La posizione dei cristiani bielorussi (ortodossi, cattolici e protestanti) è chiara: pregare per la pace. Anche prima dell’appello alla pace e al dialogo di Papa Francesco, rappresentanze di cattolici, ortodossi e protestanti si sono radunate il 13 agosto accanto alla cattedrale cattolica della Vergine Maria per recitare assieme il Padre Nostro, poi si sono recati in processione alla chiesa ortodossa dello Spirito Santo dove si è tenuta una celebrazione per la pace. Si è trattato di una preghiera ai limiti del dissenso, specie per gli ortodossi, il cui esarcato ha invitato tutto il clero a non partecipare ad alcuna manifestazione, neppure quelle dei propri fedeli.

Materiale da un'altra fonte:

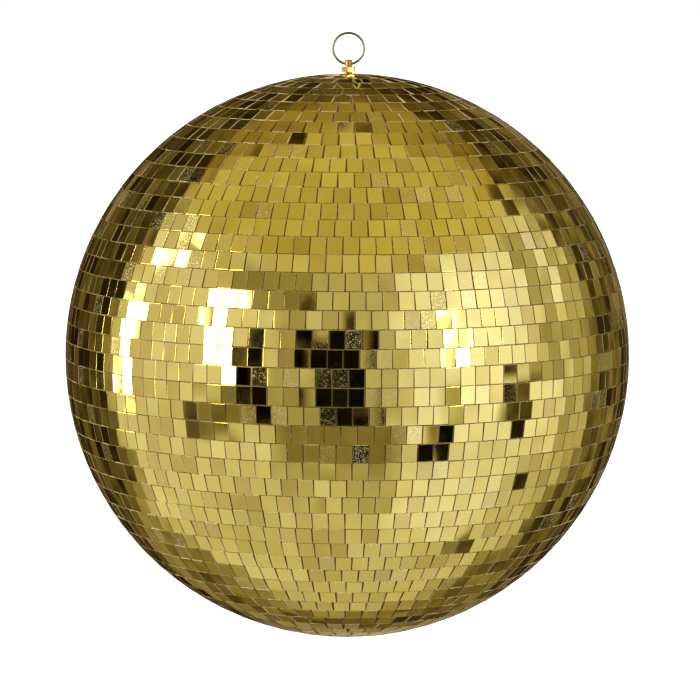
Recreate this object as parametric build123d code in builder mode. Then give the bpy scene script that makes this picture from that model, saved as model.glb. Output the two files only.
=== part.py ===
from build123d import *
import math
import os
import random

# Mirror ball on a hanging ring, in millimetres.
# The origin is the hanging point, inside the top of the ring. Z points up through the ball's poles and
# X runs along the ring's cross hole. The parts below are drawn by their height above the ball's centre.

# Ball and mirror tiles
BALL_RADIUS = 200.0
TILE_WIDTH = 10.2
TILE_HEIGHT = 12.2
TILE_THICKNESS = 1.6
TILE_SIDE_GAP = 0.6
TILE_ROW_GAP = 0.64
TILE_TILT_DEG = 0.75
TILE_TWIST_DEG = 1.0
TILE_SHIFT = 0.08
GLUE_FILM = 0.2
POLE_CLEARANCE = 0.53
POLE_ROW_SHIFT = 0.4
BAND_COUNT = 24
LAYING_SEED = 40

# Hollow core in two halves
CORE_WALL = 3.0
LIP_HEIGHT = 7.5
LIP_THICKNESS = 1.6
LIP_INSET = 0.2
LIP_CLEARANCE = 0.1
LIP_END_CLEARANCE = 0.5
SEAM_GAP = 0.1
BOSS_MARGIN = 3.0
BOSS_STEP = 0.9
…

La prima persona a cui il Lukashenko si è rivolto per chiedere aiuto è Vladimir Putin. La Bielorussia è da sempre il “miglior alleato della Russia”, anche se, con una mossa elettorale a sorpresa, durante la campagna il presidente bielorusso aveva accusato la Russia di preparare ingerenze, anche con l’uso di mercenari. Adesso, con un’ennesima svolta a U, è lui stesso che chiede l’intervento russo per stabilizzare la situazione. Mosca accusa la Nato di concentrare forze ai confini dello Stato alleato (cosa che l'Alleanza smentisce fermamente) e Putin dichiara di essere pronto ad intervenire in caso di ingerenze. L'esercito di Minsk ha avviato manovre militari ai confini della Lituania. Secondo fonti bielorusse e giornalisti indipendenti, truppe russe senza insegne e mostrine sarebbero già entrate in Bielorussia, seguendo un copione già visto in altri Stati ex sovietici. Si prepara un intervento russo? Una riedizione della “dottrina Brezhnev” (quella che giustificò l’intervento sovietico a Praga) in era post-comunista? Nel caso si materializzasse questo timore, la crisi diverrebbe internazionale e sarebbe incandescente, soprattutto considerando la vicinanza territoriale di Paesi Nato, quali la Lituania e la Polonia, che sostengono apertamente la causa della protesta.